Mehdi Fartash received his Ph.D. from Science and Research Branch, Islamic Azad University, Tehran, Iran. He is currently an Assistant Professor in Department of Computer Engineering, Arak Branch, Islamic Azad University. His research interests are datamining, bio-inspired speech and acoustic processing, computational intelligence and Distributed computing.

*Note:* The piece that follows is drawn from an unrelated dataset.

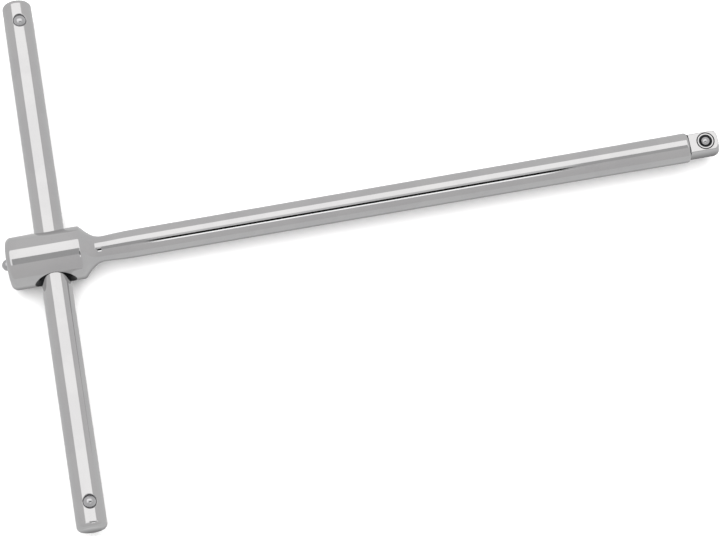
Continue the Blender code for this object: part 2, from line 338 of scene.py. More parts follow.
class Axis:
    """A turning axis: a point on it, its direction, and two directions to count turns from."""

    def __init__(self, origin, along, first, second):
        self.origin = np.asarray(origin, float)
        self.along = np.asarray(along, float)
        self.first = np.asarray(first, float)
        self.second = np.asarray(second, float)

    def points(self, place, radius, turn):
        """Origin + place along the axis + radius times the direction at that turn, in metres."""
        place, radius, turn = np.broadcast_arrays(place, radius, turn)
        return self.origin + MM * self.vectors(place, radius, turn)

    def vectors(self, place, radius, turn):
        """The same sum without the origin, which also turns a profile's normal into a surface's."""
        place, radius, turn = np.broadcast_arrays(place, radius, turn)
        out = np.cos(turn)[..., None] * self.first + np.sin(turn)[..., None] * self.second
        return place[..., None] * self.along + radius[..., None] * out


X, Y, Z = np.eye(3)
SHANK = Axis(BAR_AXIS, X, Y, Z)
BORE = Axis(BAR_AXIS, Y, Z, X)
bar_turn = math.radians(BAR_TURN)
BALL_SIDE = math.sin(bar_turn) * X + math.cos(bar_turn) * Z
BAR_SIDE = math.cos(bar_turn) * X - math.sin(bar_turn) * Z
BAR = Axis(BAR_AXIS, Y, BALL_SIDE, BAR_SIDE)
DRIVE_HOLE = Axis(BAR_AXIS + MM * DRIVE_BALL_PLACE * X, Z, X, Y)


def bar_hole_axis(side):
    """The axis of a ball's hole in the bar, at the +Y or the -Y end."""
    return Axis(BAR_AXIS + MM * side * BAR_BALL_PLACE * Y, BALL_SIDE, BAR_SIDE, Y)


print("the bar's balls look along", np.round(BALL_SIDE, 3))


# %% [markdown]
# ## Profiles
#
# A profile is drawn the way a lathe cuts it: straight stretches and arcs. Each point carries the
# direction that is square to the cut, which becomes the surface's normal once it is turned.

# %% Profiles


def straight(start, end, count, side=1.0):
    """Points from start to end, all with the normal to the left of the way they run (side = 1)."""
    start, end = np.array(start, float), np.array(end, float)
    share = np.linspace(0, 1, count)[:, None]
    run = (end - start) / np.linalg.norm(end - start)
    normal = side * np.array([-run[1], run[0]])
    return np.hstack([start + share * (end - start), np.tile(normal, (count, 1))])


def arc(centre, radius, first, last, count, hollow=False):
    """Points on an arc from one angle to another, in degrees. A hollow arc's normals point inwards."""
    angle = np.radians(np.linspace(first, last, count))
    out = np.column_stack([np.cos(angle), np.sin(angle)])
    return np.hstack([np.array(centre) + radius * out, -out if hollow else out])


def joined(*stretches):
    """Stretches that run on smoothly into each other, as one profile."""
    parts = [stretches[0]] + [s[1:] for s in stretches[1:]]
    return np.vstack(parts)


sample = joined(straight((0, 1), (2, 1), 3), arc((2, 0), 1, 90, 0, 5))
print(f"a rod's end as a profile: {len(sample)} points, the last normal {np.round(sample[-1, 2:], 2)}")


# %% [markdown]
# ## Patches, and how they become one closed mesh
#
# A grid patch is rows of a profile by columns of turns. Where a hole passes through it, a block of
# its cells is left out, and a ring patch fills the block up to the hole's rim: each ring is a blend,
# in the surface's own place and turn, between the block's border and the rim, so every point still
# lies exactly on the surface.

# %% A body of patches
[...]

Javad Akbari Torkestani received the Ph.D. degree in Computer Engineering from Science and Research University, Iran, in 2009. Currently, he is an Associate Professor with Department of Computer Engineering, Arak Branch, Islamic Azad University, Arak, Iran. Prior to his current position, he was an Assistant Professor from 2010 to 2013. He joined the faculty of Computer Engineering Department at Arak Azad University as a lecturer in 2005. His research interests include wireless networks, Web engineering, fault tolerant systems, grid computing, learning systems, parallel algorithms, soft computing, and datamining.